*YOUR INSTRUCTIONS:*
Print the entire listing. Each line must match the original exactly.

*DATA SECTION:*
- - -

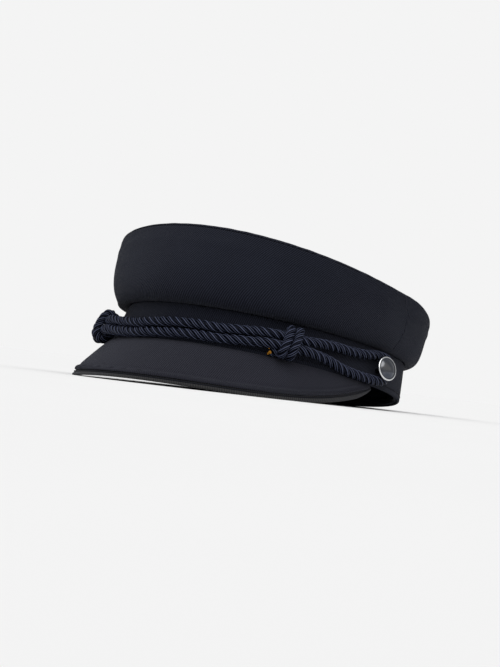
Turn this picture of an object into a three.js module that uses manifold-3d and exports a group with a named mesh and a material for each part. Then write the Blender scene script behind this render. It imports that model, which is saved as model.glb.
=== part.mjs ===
// A sailor cap in cotton twill: a soft crown of a top and two side panels above a straight
// band, a curved peak, and a doubled cord held by a button at each side. Millimetres.
// It is shaped with the band's lower edge in the plane z = 0, the wearer's left towards +X
// and the peak towards -Y, and the whole cap is then tipped back as it lies on a table.

import * as THREE from "three";
import { mergeVertices } from "three/addons/utils/BufferGeometryUtils.js";
import Module from "manifold-3d";

// Clearance between sewn pieces.
const GAP = 0.3;

// Band: an oval at its lower edge and a slightly smaller one at the crown seam, outer face.
const HEAD_HALF_WIDTH = 85;
const HEAD_HALF_LENGTH = 100;
const BAND_HEIGHT = 23.4;
const BAND_WALL = 1.6;
const BAND_LEAN_SIDE = 5;
const BAND_LEAN_FRONT = 5;
const BAND_LEAN_BACK = 1.1;
const BAND_WIDEST_BACK = 12.9;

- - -

*THE COMPLETED TASK:*
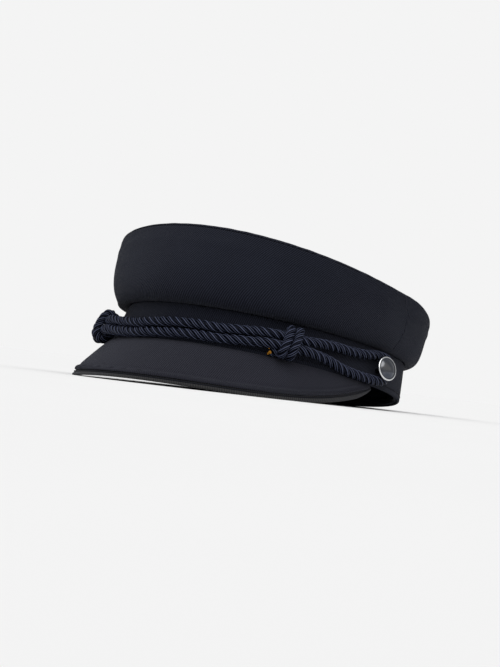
Turn this picture of an object into a three.js module that uses manifold-3d and exports a group with a named mesh and a material for each part. Then write the Blender scene script behind this render. It imports that model, which is saved as model.glb.
=== part.mjs ===
// A sailor cap in cotton twill: a soft crown of a top and two side panels above a straight
// band, a curved peak, and a doubled cord held by a button at each side. Millimetres.
// It is shaped with the band's lower edge in the plane z = 0, the wearer's left towards +X
// and the peak towards -Y, and the whole cap is then tipped back as it lies on a table.

import * as THREE from "three";
import { mergeVertices } from "three/addons/utils/BufferGeometryUtils.js";
import Module from "manifold-3d";

// Clearance between sewn pieces.
const GAP = 0.3;

// Band: an oval at its lower edge and a slightly smaller one at the crown seam, outer face.
const HEAD_HALF_WIDTH = 85;
const HEAD_HALF_LENGTH = 100;
const BAND_HEIGHT = 23.4;
const BAND_WALL = 1.6;
const BAND_LEAN_SIDE = 5;
const BAND_LEAN_FRONT = 5;
const BAND_LEAN_BACK = 1.1;
const BAND_WIDEST_BACK = 12.9;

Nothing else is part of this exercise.